Reputation: 3347
I am studying JS and the concept of closures.
In the code below the inner child function looks for values for num and num1. Next the interpreter goes up the scope chain searching for them. It looks in main() and doesn't see them so it goes on up to main's arguments where it doesn't see them in the declaration, but they are in the invocation. That's where it gets them from. That's my understanding of how this code works, is that correct?
Thanks
function main() {
return function child(num, num1) {
console.log(num + num1);
}
}
const result = main();
result(2, 4); // return 6
Upvotes: 2
Views: 177
Reputation: 32175
There's no closure here.
What you are doing is that you are creating a function
that returns another function
.
And in your line:
const result = main();
You are storing this inner function
inside a variable
. Then you are calling it with two params in the line:
result(2, 4);
Demo:
Please check this demo, and how the inner function is stored inside the variable, then called.
function main() {
return function child(num, num1) {
console.log(num + num1);
}
}
//Store inner function in a variable
let innerFn = main();
console.log(innerFn);
console.log(typeof innerFn);
//Then call this function
innerFn();
innerFn(10, 4);
Upvotes: 1
Reputation: 36660
Your arguments stay within the scope of your function. When the JS engine encounters an identifier it will first look in the scope (arguments and variables) of the function it is currently executing. If it doesn't find that variable there it will go up the scope chain until it reaches the global scope. If it doesn't find it, it will throw a reference error.
For example:
let foo = 1;
let bar = 2;
function test () {
let foo = 5;
console.log(foo, bar);
}
test();
In this example foo is overwritten by the new foo created inside the function. The JS engine gets the value of bar by climbing the scope chain.
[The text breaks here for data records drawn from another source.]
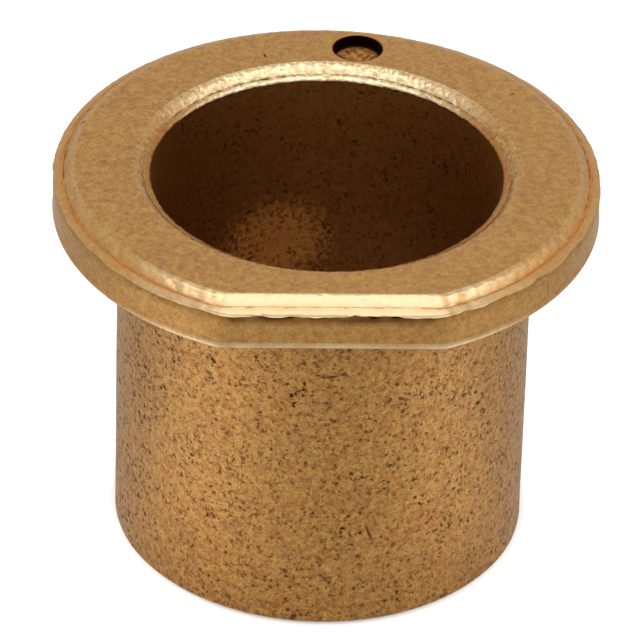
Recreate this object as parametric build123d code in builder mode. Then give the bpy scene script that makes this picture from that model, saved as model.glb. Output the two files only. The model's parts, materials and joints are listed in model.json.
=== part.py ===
from build123d import *
import os

# Flanged bronze bushing, pressed from powder, sintered and sized in one piece.
# Millimetres. The origin is on the bore's axis, in the plane of the face that the flange
# seats on. +Z points out through the flange, and the flange's flat faces -Y.

# The barrel and its bore
BORE_DIAMETER = 21.4
WALL_THICKNESS = 2.0
OVERALL_LENGTH = 25.4
BARREL_END_CHAMFER = 0.3
BORE_END_CHAMFER = 0.4

# The flange
FLANGE_REACH = 4.0            # how far its rim stands out past the barrel
FLANGE_THICKNESS = 3.175
FLAT_DEPTH = 1.4              # how much of the round rim the flat takes off
FLAT_CORNER_RADIUS = 2.0      # where the flat runs into the round rim
SEAT_EDGE_ROUND = 0.4         # the flange's lower edge
SEAT_CORNER_CHAMFER = 0.25    # fills the corner between the flange and the barrel

# The pressed edge round the rim and the flat: a 45 degree chamfer, a level land and a lip
RIM_CHAMFER = 0.52
RIM_LAND = 0.42
RIM_LIP_ROUND = 0.28
RIM_LIP_BAND = 0.08           # the straight band under the lip's round
RIM_LIP_OVERHANG = 0.06       # how far the lip stands out over the wall below it

# The same kind of edge round the bore's mouth
MOUTH_CHAMFER_WIDTH = 0.45
MOUTH_CHAMFER_DEPTH = 0.6
MOUTH_LAND = 0.15
MOUTH_LIP_ROUND = 0.3

# The blind locating hole in the flange's face, nearly opposite the flat
LOCATING_HOLE_DIAMETER = 3.1
LOCATING_HOLE_DEPTH = 1.05
LOCATING_HOLE_ANGLE = 80.6    # degrees from +X, anticlockwise as seen from +Z

# Heights and radii that follow from the sizes above
BORE_RADIUS = BORE_DIAMETER / 2
BARREL_RADIUS = BORE_RADIUS + WALL_THICKNESS
BARREL_END = FLANGE_THICKNESS - OVERALL_LENGTH
FLANGE_RADIUS = BARREL_RADIUS + FLANGE_REACH
FLAT_DISTANCE = FLANGE_RADIUS - FLAT_DEPTH
RIM_LAND_HEIGHT = FLANGE_THICKNESS - RIM_CHAMFER
RIM_LIP_HEIGHT = RIM_LIP_BAND + RIM_LIP_ROUND
RIM_WALL_HEIGHT = RIM_LAND_HEIGHT - RIM_LIP_HEIGHT
RIM_LAND_INSET = RIM_LIP_ROUND + RIM_LAND
MOUTH_LAND_HEIGHT = FLANGE_THICKNESS - MOUTH_CHAMFER_DEPTH
MOUTH_LAND_RADIUS = BORE_RADIUS + MOUTH_LIP_ROUND + MOUTH_LAND
MOUTH_RADIUS = MOUTH_LAND_RADIUS + MOUTH_CHAMFER_WIDTH
FACE_RADIUS = FLANGE_RADIUS - RIM_LAND_INSET - RIM_CHAMFER
LOCATING_HOLE_PITCH_RADIUS = (MOUTH_RADIUS + FACE_RADIUS) / 2


def flange_outline(inset):
    """The flange's round outline with its flat, drawn this far inside the lip."""
    with BuildSketch() as outline:
        Circle(FLANGE_RADIUS - inset)
        with Locations((0, inset - FLAT_DISTANCE)):
            Rectangle(
                2 * FLANGE_RADIUS,
                FLAT_DEPTH,
                align=(Align.CENTER, Align.MAX),
                mode=Mode.SUBTRACT,
            )
        fillet(outline.vertices(), FLAT_CORNER_RADIUS)
    return outline.sketch


with BuildPart() as bushing:
    # The flange's wall, with its rounded lower edge
    with BuildSketch(Plane.XY):
        add(flange_outline(RIM_LIP_OVERHANG))
    extrude(amount=RIM_WALL_HEIGHT)
    seat_face = bushing.faces().sort_by(Axis.Z)[0]
    fillet(seat_face.edges(), SEAT_EDGE_ROUND)

    # The lip that stands out over the wall, rolled over into the land
    with BuildSketch(Plane.XY.offset(RIM_WALL_HEIGHT)):
        add(flange_outline(0))
    extrude(amount=RIM_LIP_HEIGHT)
    land_face = bushing.faces().sort_by(Axis.Z)[-1]
    fillet(land_face.edges(), RIM_LIP_ROUND)

    # The raised face, whose chamfer runs down to the land
    with BuildSketch(Plane.XY.offset(RIM_LAND_HEIGHT)):
        add(flange_outline(RIM_LAND_INSET))
    extrude(amount=RIM_CHAMFER, taper=45)

    # The barrel, chamfered at its end, with a small slope in the corner under the flange
    with BuildSketch(Plane.XY.offset(BARREL_END)):
        Circle(BARREL_RADIUS)
    extrude(amount=-BARREL_END)
    barrel_wall = bushing.faces().filter_by(GeomType.CYLINDER).sort_by(Axis.Z)[0]
    end_edge, seat_corner = barrel_wall.edges().filter_by(GeomType.CIRCLE).sort_by(Axis.Z)
    chamfer(end_edge, BARREL_END_CHAMFER)
    chamfer(seat_corner, SEAT_CORNER_CHAMFER)

    # The bore: a chamfer at the barrel's end, and a lip, a land and a chamfer at its mouth
    with BuildSketch(Plane.XZ):
        with BuildLine():
            bore_wall = Polyline(
                (0, BARREL_END),
                (BORE_RADIUS + BORE_END_CHAMFER, BARREL_END),
                (BORE_RADIUS, BARREL_END + BORE_END_CHAMFER),
                (BORE_RADIUS, MOUTH_LAND_HEIGHT - MOUTH_LIP_ROUND),
            )
            mouth_lip = RadiusArc(
                bore_wall @ 1,
                (BORE_RADIUS + MOUTH_LIP_ROUND, MOUTH_LAND_HEIGHT),
                MOUTH_LIP_ROUND,
            )
            Polyline(
                mouth_lip @ 1,
                (MOUTH_LAND_RADIUS, MOUTH_LAND_HEIGHT),
                (MOUTH_RADIUS, FLANGE_THICKNESS),
                (0, FLANGE_THICKNESS),
                (0, BARREL_END),
            )
        make_face()
    revolve(axis=Axis.Z, mode=Mode.SUBTRACT)

    # The locating hole, midway between the bore's mouth and the rim's chamfer
    with BuildSketch(Plane.XY.offset(FLANGE_THICKNESS)):
        with PolarLocations(LOCATING_HOLE_PITCH_RADIUS, 1, start_angle=LOCATING_HOLE_ANGLE):
            Circle(LOCATING_HOLE_DIAMETER / 2)
    extrude(amount=-LOCATING_HOLE_DEPTH, mode=Mode.SUBTRACT)

bushing.part.label = "flanged_bushing"
os.makedirs("parts", exist_ok=True)
export_step(bushing.part, "parts/flanged_bushing.step")
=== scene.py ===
# %% [markdown]
# # A flanged sintered bronze bushing
# A sintered bushing starts as bronze powder. A press squeezes the powder in a die, an oven
# sinters it, and a second press sizes it. All that a buyer sees comes from those steps: the
# faces are smooth where a tool pressed them, the edges have small lips where metal crept into
# the gaps between the tools, and the barrel shows the pores between the grains.
#
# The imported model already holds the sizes. This script gives it its real surface, a camera and
# a small studio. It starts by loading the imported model, which nothing here moves or resizes.

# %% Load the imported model
import json
from math import cos, pi, radians, sin

import bmesh
import bpy
import numpy as np
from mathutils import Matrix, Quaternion, Vector, noise


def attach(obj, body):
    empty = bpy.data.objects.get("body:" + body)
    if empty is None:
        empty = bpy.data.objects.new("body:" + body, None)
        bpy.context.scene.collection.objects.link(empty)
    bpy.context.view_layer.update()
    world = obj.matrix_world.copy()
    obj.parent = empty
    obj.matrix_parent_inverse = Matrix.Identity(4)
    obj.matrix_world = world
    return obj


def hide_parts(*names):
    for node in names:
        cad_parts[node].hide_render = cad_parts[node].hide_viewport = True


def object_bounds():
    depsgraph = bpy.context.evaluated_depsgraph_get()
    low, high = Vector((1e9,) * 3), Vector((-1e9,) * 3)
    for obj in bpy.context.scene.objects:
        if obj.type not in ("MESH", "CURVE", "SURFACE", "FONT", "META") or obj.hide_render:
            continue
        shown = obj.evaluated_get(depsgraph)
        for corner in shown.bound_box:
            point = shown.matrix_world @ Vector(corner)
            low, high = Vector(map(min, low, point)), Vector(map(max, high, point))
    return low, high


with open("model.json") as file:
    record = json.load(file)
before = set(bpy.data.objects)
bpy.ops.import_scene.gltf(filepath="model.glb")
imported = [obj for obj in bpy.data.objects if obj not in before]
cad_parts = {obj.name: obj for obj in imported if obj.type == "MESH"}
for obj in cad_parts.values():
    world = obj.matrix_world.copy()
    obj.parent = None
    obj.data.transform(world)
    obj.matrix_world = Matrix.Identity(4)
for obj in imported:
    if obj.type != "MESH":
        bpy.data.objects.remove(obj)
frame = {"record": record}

MM = 0.001
CAD_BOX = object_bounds()
print("The packed model's box:", CAD_BOX)

# %% [markdown]
# ## The camera
# Small machined parts are best seen through a long lens from a little way off, so that the
# round edges stay round. The camera looks down at the flange by about 34 degrees, from almost
# straight in front of the flat. It is placed by its angle and its distance from a point on the
# bore's axis, because those are what one sets on a tripod.

# %% Place the camera
VIEW_AZIMUTH = radians(2.2)
VIEW_ELEVATION = radians(34.34)
VIEW_ROLL = radians(1.66)     # how far the camera leans to one side
VIEW_DISTANCE = 396.0 * MM
AIM = Vector((-0.16, 0.0, -8.28)) * MM
LENS = 361.25                 # mm, so long that the sides of the barrel stay nearly parallel

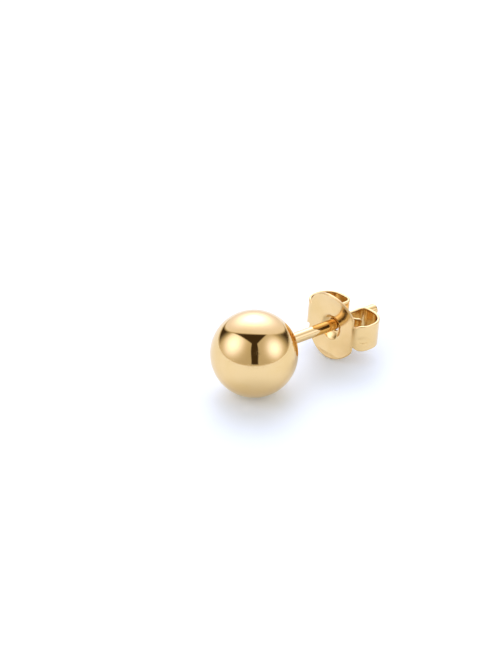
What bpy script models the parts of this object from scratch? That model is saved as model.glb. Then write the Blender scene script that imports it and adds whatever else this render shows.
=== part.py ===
"""Ball stud earring with its butterfly back, lying unworn on a table.

The stud is one soldered piece: a polished ball on a straight post. The back is one bent sheet: a
pierced, dished plate whose two arms curl back into scrolls that grip the post.

The stud's own frame has its origin in the ball's centre, +Y along the post, +Z up. The whole stud
leans by a few degrees, because it rests on the ball's lowest point and on the plate's lower lobe.
"""
import math

import bmesh
import bpy
import numpy as np

MM = 0.001

# Ball and post, in millimetres and degrees
BALL_RADIUS = 3.0
POST_RADIUS = 0.4
POST_REACH = 11.1           # ball centre to the end of the post
SOLDER_FILLET = 0.3
GROOVE_FROM_END = 1.1
GROOVE_WIDTH = 0.4
GROOVE_DEPTH = 0.04
GROOVE_FLOOR = 0.5          # share of the groove's width at its full depth
END_ROUNDING = 0.16

# Plate of the butterfly back
PLATE_PLACE = 7.0           # ball centre to the middle of the plate's sheet
SHEET = 0.2
PLATE_RADIUS = 2.42
LOBE_CURL = 0.3             # how far the upper and lower lobes curl towards the ball
CURL_POWER = 3.5            # how late the curl sets in between the post and the lobe's rim
FUNNEL_RADIUS = 0.95
FUNNEL_DEPTH = 0.32
FUNNEL_DROP = 0.12          # middle of the funnel's rim below the bore's middle
BORE_CLEARANCE = 0.07

# The back hangs a little askew on the post, within its clearance
ASKEW_CENTRE = 0.9          # middle of the plate's sheet to the point it turns about
ASKEW_PITCH = 0.3           # upper lobe away from the ball
ASKEW_YAW = 2.8             # right arm away from the ball

# Arms and scrolls of the butterfly back
ARM_HALF_WIDTH = 0.98
ARM_CORNER = 0.25
SCROLL_REACH = 2.76         # post axis to the outermost run of the sheet
ROOT_BEND = 0.85
FLANK_LENGTH = 0.3
OUTER_BEND = 1.31
INNER_BEND = 0.55
CURL_BEND = 0.55            # the arm's end, curled up inside the scroll
CURL_TURN = 175.0
CURL_GAP = 0.62             # middle of the plate's sheet to the curled end's nearest run
GRIP_CLEARANCE = 0.1

# Finish of the mesh
TURN_STEPS = 48
MERIDIAN_STEP = 7.8
FILLET_STEPS = 4
END_STEPS = 3
LOBE_STEPS = 20
ARM_WIDTH_STEPS = 8
FUNNEL_STEPS = 4
DISH_STEPS = 7
ARM_STEP = 0.19
SHARP_ANGLE = 40.0
MERGE_DISTANCE = 1e-7       # metres

GOLD_COLOUR = (0.86, 0.62, 0.30, 1.0)

QUARTER_TURN = math.pi / 2

# Sizes that follow from the ones above
BORE_RADIUS = POST_RADIUS + BORE_CLEARANCE
GRIP_PLACE = POST_RADIUS + GRIP_CLEARANCE + SHEET / 2
ARM_ROOT = math.sqrt(PLATE_RADIUS ** 2 - ARM_HALF_WIDTH ** 2)
CROSS_RUN = SCROLL_REACH - OUTER_BEND - INNER_BEND - GRIP_PLACE


def clear_scene():
    """Remove every object, so that the part stands alone."""
    for obj in list(bpy.data.objects):
        bpy.data.objects.remove(obj, do_unlink=True)


def polished_gold(name, roughness):
    """Gold-coloured metal of the given roughness."""
    material = bpy.data.materials.new(name)
    material.use_nodes = True
    shader = material.node_tree.nodes["Principled BSDF"]
    shader.inputs["Base Color"].default_value = GOLD_COLOUR
    shader.inputs["Metallic"].default_value = 1.0
    shader.inputs["Roughness"].default_value = roughness
    return material


def resting_lean():
    """Angle by which the post falls towards its end when the ball and the lower lobe both touch.

    The lobe touches with the rear edge of its rim, which the pitch brings nearer to the ball. Seen
    from the ball's centre that edge lies below the post by the angle atan(depth / distance), and it
    drops to the height of the ball's lowest point.
    """
    slope = math.atan(CURL_POWER * LOBE_CURL / PLATE_RADIUS)
    pitch = math.radians(ASKEW_PITCH)
    forward = ASKEW_CENTRE + LOBE_CURL - SHEET / 2 * math.cos(slope)
    below = PLATE_RADIUS + SHEET / 2 * math.sin(slope)
    distance = PLATE_PLACE + ASKEW_CENTRE - forward * math.cos(pitch) - below * math.sin(pitch)
    depth = below * math.cos(pitch) - forward * math.sin(pitch)
    return math.asin(BALL_RADIUS / math.hypot(distance, depth)) - math.atan2(depth, distance)


def arc_points(centre_r, centre_y, radius, start, end, steps):
    """Points (r, y) on an arc, from the start angle to the end angle, measured from +Y."""
    angles = np.linspace(start, end, steps + 1)
    return [(centre_r + radius * math.sin(a), centre_y + radius * math.cos(a)) for a in angles]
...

A closure captures the environment of the function when the function is created for example:
function higher (value) {
let el = value
return () => console.log(el);
}
const first = higher(5)
const second = higher(2);
first();
second();
Upvotes: 1
Reputation: 944430
There is no practical difference (at least within the scope of your question) between:
function name (foo) {
}
and
function name () {
var foo = arguments[0];
}
It is just two ways to create a variable scoped to a function.
So it doesn't look for for a variable declaration in the body and then for one in the arguments if it doesn't find one. It just looks for a variable in the scope of the function.